Voiceattack is an incredible voice recognition tool but will set you back a cool $10 US. But if you ask me, it’s worth every penny. Voiceattack is a client application with a selectable Elite Dangerous profile already built-in, so players don’t have to spend hours configuring each and every command. I originally bought the software because I was having difficulty remembering all of the keyboard shortcuts, but I have since found that mixing physical maneuvering with computer voice commands is just a good time.
Granted, you’ll need some kind of microphone or headset for the voice commands to function, and the voice recognition uses the built-in capabilities of Windows 10, so some amount of voice training is advisable. If you’re feeling lonely in the cockpit, you can also buy voice packs from HCS featuring voiceover work from the likes of William Shatner, Michael Dorn, Marina Sirtis, and Brent Spiner, among others.

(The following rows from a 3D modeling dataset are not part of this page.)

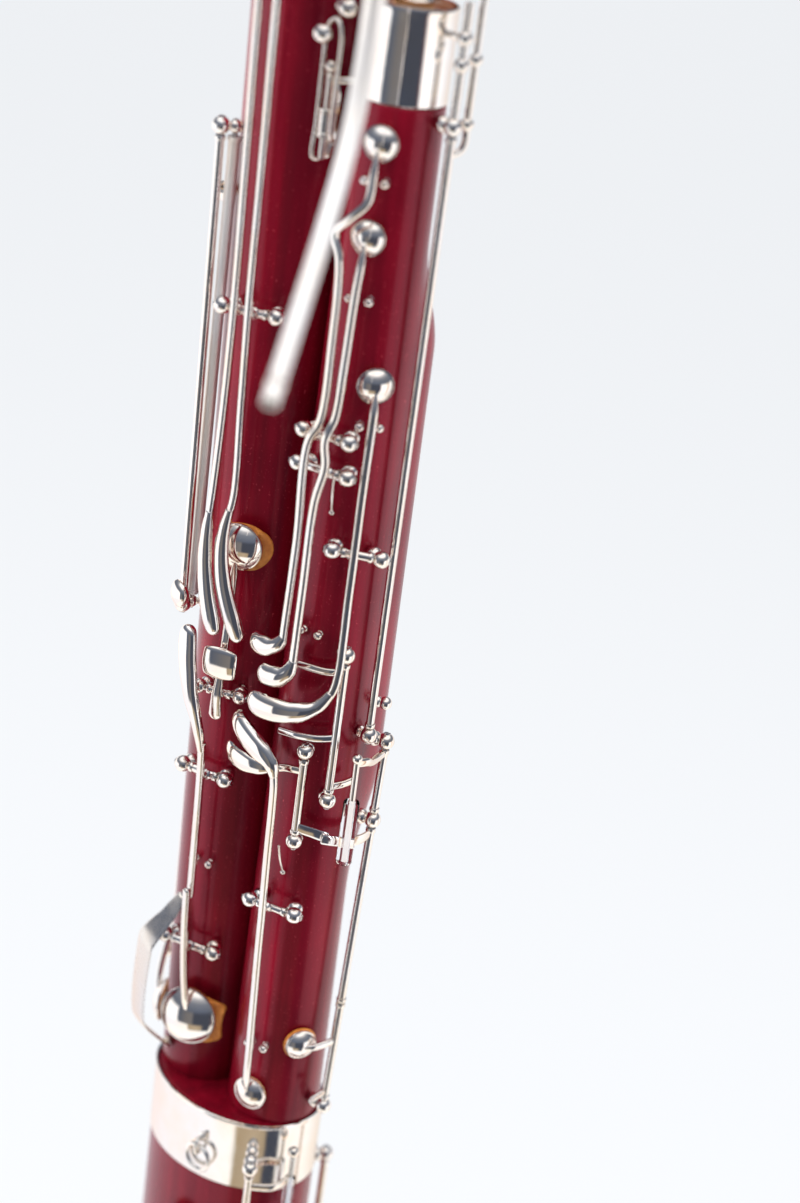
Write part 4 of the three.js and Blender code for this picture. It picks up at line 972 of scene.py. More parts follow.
def make_bell():
    """The bell's wood: up the outside, over the mouth and down the bore to the long joint's tenon."""
    foot = LONG_TOP + 0.3
    ring_top = BELL_RING_TOP + 0.3
    profile = [(23, foot), (bell_radius(foot) - 0.7, foot)]
    profile += [(bell_radius(ring_top) - 0.7, ring_top), (bell_radius(ring_top), ring_top + 0.25)]
    z = ring_top + 8
    while z < RIM_LOW - 6:
        profile.append((bell_radius(z), z))
        z += 12
    profile += [(bell_radius(RIM_LOW), RIM_LOW - 0.5), (bell_radius(RIM_LOW) - 1.5, RIM_LOW - 0.2)]
    profile += [(bell_radius(BELL_TOP) - 1.5, BELL_TOP - 1.2), (23.4, BELL_TOP - 0.7)]
    profile += [(22.3, BELL_TOP - 1.0), (21.4, BELL_TOP - 2.4)]
    for i in range(1, 9):
        t = i / 8
        radius = 21.4 - 4.9 * t + 0.6 * math.sin(math.pi * t)
        profile.append((radius, BELL_TOP - 2.4 - (BELL_TOP - LONG_TOP - 34) * t))
    profile += [(16.5, LONG_TOP + 31), (23, LONG_TOP + 31)]
    shape = Shape()
    upright(shape, profile, BELL_X, "wood", 112)
    bell = shape.piece("bell_wood", "bell", sharp=30)
    drill(bell, [hole(BELL, 1098, 10, 9)])


def bell_band(name, node_name, inner, outer, beads):
    """A turned band round the bell, with beads at the given shares of its height."""
    low, high = (corner.z for corner in span(node_name))
    profile = [(inner, low), (outer - 0.35, low), (outer, low + 0.35)]
    for share in beads:
        z = low + (high - low) * share
        profile += [(outer, z - 0.9), (outer - 0.22, z - 0.75), (outer - 0.22, z - 0.55)]
        for degrees in range(-80, 81, 20):
            cos, sin = turning(degrees)
            profile.append((outer - 0.25 + 0.42 * cos, z + 0.55 * sin))
        profile += [(outer - 0.22, z + 0.55), (outer - 0.22, z + 0.75), (outer, z + 0.9)]
    profile += [(outer, high - 0.6), (outer - 0.2, high - 0.15), (outer - 0.7, high), (inner, high)]
    shape = Shape()
    upright(shape, profile, BELL_X, "silver", 112)
    shape.piece(name, node_name, sharp=30)


HIDDEN_FINISHES = {
    "wing_tenon_cork": "cork",
    "long_tenon_cork": "cork",
    "bocal_cork": "cork",
    "u_tube_gasket": "cork",
    "boot_u_tube": "steel",
}


def keep_hidden_parts():
    """Parts inside the sockets and under the cap keep their CAD shape and get their finish."""
    for name, finish in HIDDEN_FINISHES.items():
        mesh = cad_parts[name].data
        mesh.materials.clear()
        mesh.materials.append(FINISHES[finish][0])


# ------------------------------------------------------------------ bocal

BOCAL_DEGREES = 29.3
BOCAL_WALL = 0.55
BOCAL_PATH = [
    (0, WING_TOP - 30), (0, WING_TOP + 5), (1.5, 930), (10, 956), (31, 975), (57, 972), (75, 951),
    (82, 922), (86, 893), (98, 869), (122, 848), (151, 829), (182, 810),
]


def make_bocal():
    """The crook, from its end in the wing joint to its tip, with the vent nipple and two collars."""
    cos, sin = turning(BOCAL_DEGREES)
    points = [Vector((WING_X + reach * sin, -reach * cos, z)) for reach, z in BOCAL_PATH]
    line, places = smooth_path(points, 2.0)
    level = Vector((cos, sin, 0))
    outside, inside = [], []
    for i, centre in enumerate(line):
        along = (line[min(i + 1, len(line) - 1)] - line[max(i - 1, 0)]).normalized()
        side = along.cross(level).normalized()
        lift = side.cross(along)
        outer = 5.0 - 2.35 * (places[i] / (len(points) - 1)) ** 0.7
        outside.append(circle(centre, side, lift, outer, 30))
        inside.append(circle(centre, side, lift, outer - BOCAL_WALL, 30))
    shape = Shape()
    shape.rings(outside + inside[::-1], "crook", loop=True)
    nipple = [(0.7, 0), (3.0, 0), (2.9, 1.2), (1.9, 1.9), (1.7, 2.4), (1.7, 4.4), (1.4, 4.75), (0.7, 4.75)]
    turned(shape, nipple, Vector((WING_X, 3.5, NIPPLE_Z)), -THUMB_SIDE, sides=26, loop=True)
    tip_ring = [(2.2, -7.6), (2.85, -7.6), (3.0, -7.3), (3.0, -6.7), (2.85, -6.4), (2.2, -6.4)]
    turned(shape, tip_ring, line[-1], line[-1] - line[-2], sides=30, loop=True)
    collar = [(4.4, 0), (6.6, 0), (6.9, 0.4), (6.9, 1.4), (6.4, 1.9), (5.3, 2.3), (4.4, 2.3)]
    turned(shape, collar, Vector((WING_X, 0, WING_TOP - 0.6)), UP, sides=48, loop=True)
    shape.piece("bocal_tube", "bocal", sharp=30)


# ------------------------------------------------------------------ wing joint keys

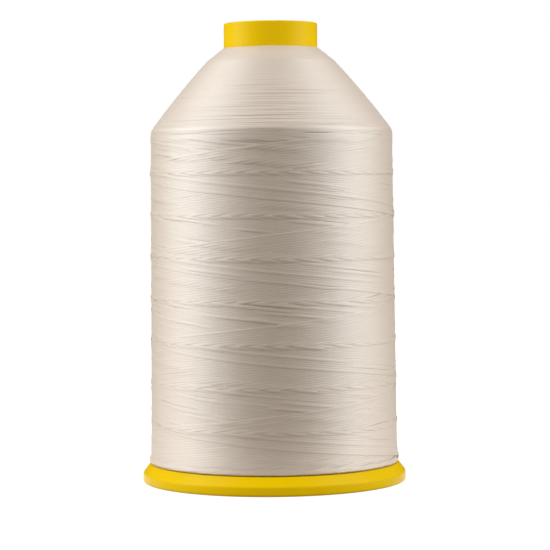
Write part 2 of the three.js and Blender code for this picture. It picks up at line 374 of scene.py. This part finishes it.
def mesh_of(name, points, faces, uvs=None):
    """A mesh of four-sided faces. points are in millimetres, and uvs has a pair for each face's corner."""
    mesh = bpy.data.meshes.new(name)
    mesh.vertices.add(len(points))
    mesh.vertices.foreach_set("co", (np.asarray(points) * MM).astype(np.float32).ravel())
    mesh.loops.add(faces.size)
    mesh.loops.foreach_set("vertex_index", faces.astype(np.int32).ravel())
    mesh.polygons.add(len(faces))
    starts = np.arange(len(faces), dtype=np.int32) * faces.shape[1]
    mesh.polygons.foreach_set("loop_start", starts)
    mesh.polygons.foreach_set("use_smooth", np.ones(len(faces), bool))
    if uvs is not None:
        layer = mesh.uv_layers.new(name="lay")
        layer.data.foreach_set("uv", np.asarray(uvs, np.float32).ravel())
    mesh.update()
    mesh.validate()
    return mesh


def strand_mesh(name, points, out, start_length):
    """A closed tube with a flattened section along points.

    Its uv is the length along it, in metres, and the share of the way round it.
    """
    along = np.gradient(points, axis=0)
    along /= np.linalg.norm(along, axis=1)[:, None]
    out = out - along * np.sum(out * along, axis=1)[:, None]
    out /= np.linalg.norm(out, axis=1)[:, None]
    side = np.cross(along, out)
    turn = np.radians(SECTION_TURNS)
    sides = len(turn)
    up = np.sign(np.cos(turn)) * np.abs(np.cos(turn)) ** (2 / SECTION_POWER)
    across = np.sign(np.sin(turn)) * np.abs(np.sin(turn)) ** (2 / SECTION_POWER)
    rings = (
        points[:, None, :]
        + out[:, None, :] * (up * THREAD_THICKNESS / 2)[None, :, None]
        + side[:, None, :] * (across * THREAD_WIDTH / 2)[None, :, None]
    )
    count = len(points)
    ring, k = np.meshgrid(np.arange(count - 1), np.arange(sides), indexing="ij")
    following = (k + 1) % sides
    a = ring * sides + k
    b = ring * sides + following
    faces = np.stack([a, a + sides, b + sides, b], axis=-1).reshape(-1, 4)
    steps = np.linalg.norm(np.diff(points, axis=0), axis=1)
    length = (start_length + np.concatenate([[0], np.cumsum(steps)])) * MM
    v0, v1 = k / sides, (k + 1) / sides
    uvs = np.stack(
        [
            np.stack([length[ring], v0], axis=-1),
            np.stack([length[ring + 1], v0], axis=-1),
            np.stack([length[ring + 1], v1], axis=-1),
            np.stack([length[ring], v1], axis=-1),
        ],
        axis=2,
    ).reshape(-1, 2)
    mesh = mesh_of(name, rings.reshape(-1, 3), faces, uvs)
    close_ends(mesh, sides)
    return mesh, length[-1] / MM


def close_ends(mesh, sides):
    """Closes the two open ends of a strand, each with one face."""
    work = bmesh.new()
    work.from_mesh(mesh)
    work.verts.ensure_lookup_table()
    ends = work.verts[:sides], work.verts[-sides:]
    for end in ends[0][::-1], ends[1]:
        work.faces.new(end)
    work.to_mesh(mesh)
    work.free()


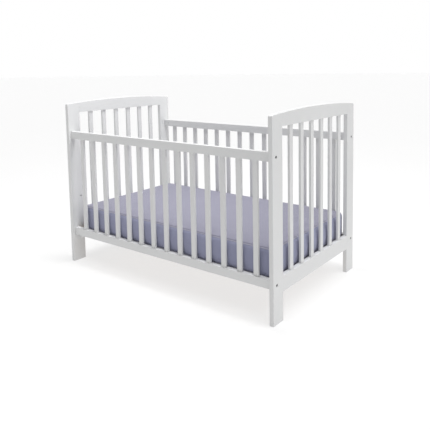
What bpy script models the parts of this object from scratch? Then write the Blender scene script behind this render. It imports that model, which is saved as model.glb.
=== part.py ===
"""A painted wooden cot with fixed slatted sides, arched ends, a slatted deck and a foam mattress.

X runs along the cot, -Y is its front and +Z is up. The origin is on the floor, under the middle.
Every board is its own object. Slats sit in mortises, end rails have stub tenons in the legs, and the
side rails are drawn up to the legs by bolts, whose holes are cut here.
"""

import math

import bmesh
import bpy

# Overall size and stock, in metres.
LENGTH = 1.380
WIDTH = 0.776
ARCH_PEAK = 0.913
ARCH_RADIUS = 4.640
BOARD = 0.022
GAP = 0.0003
CHAMFER = 0.002

# Legs: boards with their wide face along Y.
LEG_WIDTH = 0.077
LEG_CORNER = 0.008
ARCH_STEPS = 14
LEG_ARCH_STEPS = 3
CORNER_STEPS = 3

# End panels.
END_TOP_RAIL_LOW = 0.846
END_BOTTOM_RAIL = (0.130, 0.200)
END_SLATS = 6
TENON_LENGTH = 0.010
TENON_THICKNESS = 0.008
TENON_SHOULDER = 0.010

# Front and back.
SIDE_BOARD = 0.025
SIDE_INSET = 0.015
SIDE_TOP_RAIL = (0.702, 0.742)
SIDE_BOTTOM_RAIL = (0.154, 0.194)
SIDE_SLATS = 14
SIDE_SLAT_PITCH = 0.090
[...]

The final website on the list is not a tool per se but a handy little immersion-enhancer. Radio Sidewinder is a streaming radio station maintained by one of the in-game squadrons. They play a selection of ambient spacey music and techno beats, broken up by in-universe advertisements and actual Galnet news updates. I was delighted to find this player-run station while on my first exploration trip, as it made me feel as if I was still connected to all of the happenings and bustle of the Elite universe, albeit at a distance. While some of the commercials are completely fabricated (but lore-friendly), others have been placed by squadrons as a recruiting tool or to let players know about services provided. Radio Sidewinder accepts advertising submissions (for free if it’s Elite content) from anybody and is also playable via an Amazon Echo app.
The world of Elite Dangerous is vast, and as it turns out, so is the landscape of player-managed tools designed to enhance the game. I’m interested in what tools MOP readers use that I may have overlooked. Let me know if I missed one that you can’t play without!